Chuck Grimes wrote:
>
>
> I consider the Greek's mythological system of gods on Olympus and
> their attendant tales as an archetypal squabbling family toward which
> Greek society constantly addressed their rituals, arts, literature,
> laws, ethics, and social relations. What that squabbling and sorted
> family of child molesters and murders provided in all of its
> articulations in the arts, ritual, law, social custom was primarily an
> enveloping unity (completely imaginary) and vast extension of the
> social unity that shared language and custom provides. In short the
> Olympus crew were the Greeks, made the idea of being a Greek possible,
> and provided the conceptual frame of collective identity as a people.
You cover a lot of territory. I want just to nibble at a few odd bits of it. The assumption that the Greeks _had_ any "collective identity as a people" is extremely tenuous. I am willing to listen to arguments to the contrary, but I myself doubt that "identity as a people" is a meaningful phrase before 19th century Europe -- and has ceased to be meaningful in the last century. And after a pause of some minutes, it occurs to me that it was only in the 19th century that "work of art" became a generally recognized category. Neither Rubens nor Handel nor Milton ever dreamt that they were creating "works of art." Do nationalism and "works of art" somehow go together as creations of the individualized social relations of capitalism? Just a stray thought.

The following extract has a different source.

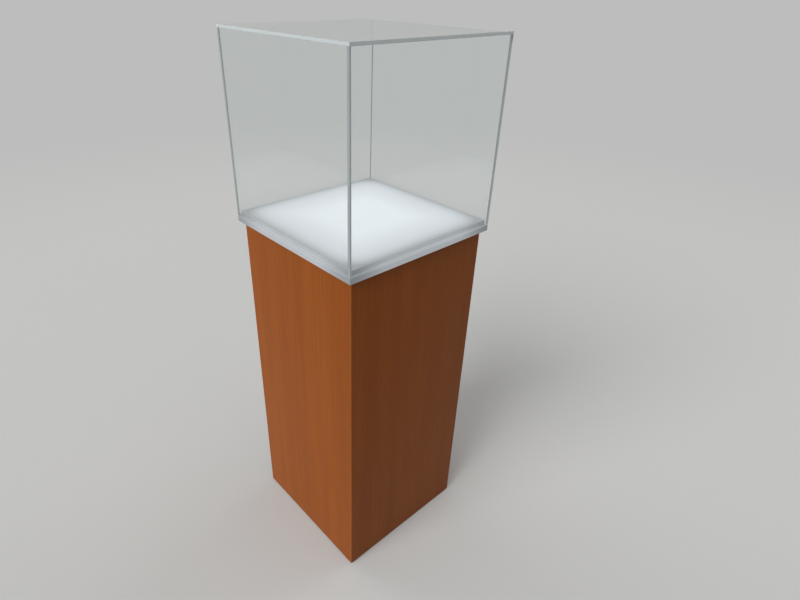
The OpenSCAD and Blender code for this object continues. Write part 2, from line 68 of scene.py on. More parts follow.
MM = 0.001
RIGHT = Vector((1.0, 0.0, 0.0))
BACK = Vector((0.0, 1.0, 0.0))
UP = Vector((0.0, 0.0, 1.0))

# Points closer than this are one point of a copied mesh
WELD = 1e-6
# Faces that meet at less than the first angle are one flat face, and at less than the second one curve
FLAT_EDGE = math.radians(0.5)
SOFT_EDGE = math.radians(38)
# A curve's facets are smaller than this, in square metres
FACET = 3e-5
# An arris is rounded where it is this many times as long as the rounding is wide
LONG = 2.5
# A face counts as facing along an axis where its direction's share of that axis is over this
FACING = 0.9
# Added before a count is rounded down, so that a whole number stays itself
HAIR = 1e-6


def srgb(red: float, green: float, blue: float) -> Colour:
    """Turns a colour as a picture has it, 0 to 255, into Blender's linear one."""
    shares = (red / 255, green / 255, blue / 255)
    return tuple(s / 12.92 if s <= 0.04045 else ((s + 0.055) / 1.055) ** 2.4 for s in shares)


def darker(colour: Colour, share: float) -> Colour:
    """The colour at a share of its brightness."""
    return tuple(share * part for part in colour)


def mm(x: float, y: float, z: float) -> Vector:
    """A vector in metres, from millimetres."""
    return Vector((x, y, z)) * MM


def spaced(count: int, whole: float = 1.0) -> list[float]:
    """The ends of equal steps from 0 to the whole, both ends included."""
    return [whole * k / count for k in range(count + 1)]


# ---- Shader maths ----


def both_ways(operation: str) -> tuple[Method, Method]:
    """Makes the two methods of an operator.

    Args:
        operation: The Math node's operation.

    Returns:
        The method for a wire on the left, and the reflected one for a wire on the right.
    """

    def plain(wire: "Wire", other: Operand) -> "Wire":
        """The wire with the other value on its right."""
        return wire.graph.maths(operation, wire, other)

    def reflected(wire: "Wire", other: Operand) -> "Wire":
        """The wire with the other value on its left, as in 1 - mask."""
        return wire.graph.maths(operation, other, wire)

    return plain, reflected


class Wire:
    """A shader socket that takes part in Python expressions, each of which adds its nodes."""

    __add__, __radd__ = both_ways("ADD")
    __sub__, __rsub__ = both_ways("SUBTRACT")
    __mul__, __rmul__ = both_ways("MULTIPLY")
    __truediv__, __rtruediv__ = both_ways("DIVIDE")
    __pow__, __rpow__ = both_ways("POWER")

    def __init__(self, graph: "Graph", socket: bpy.types.NodeSocket) -> None:
        """Keeps the graph and the socket."""
        self.graph = graph
        self.socket = socket

    def __abs__(self) -> "Wire":
        """Size without its sign."""
        return self.graph.maths("ABSOLUTE", self)

    def above(self, limit: Operand) -> "Wire":
        """1 where the value is over the limit, otherwise 0."""
        return self.graph.maths("GREATER_THAN", self, limit)

    def largest(self, other: Operand) -> "Wire":
        """The larger of two values."""
        return self.graph.maths("MAXIMUM", self, other)

    def smallest(self, other: Operand) -> "Wire":
        """The smaller of two values."""
        return self.graph.maths("MINIMUM", self, other)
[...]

If "Americans" actually had anything remotely like "collective identity as a people" there wouldn't be so much nonsense about pledges of allegiance and making flag burning unconstitutional. Americans with a "collective sense of identity as a people" would never have invented anything so bizarre as "unamerican activities." Guthrie wrote "This land is your land" not as a serious song but as a mockery of "God Bless America." He and his producer were utterly amazed that it became so popular.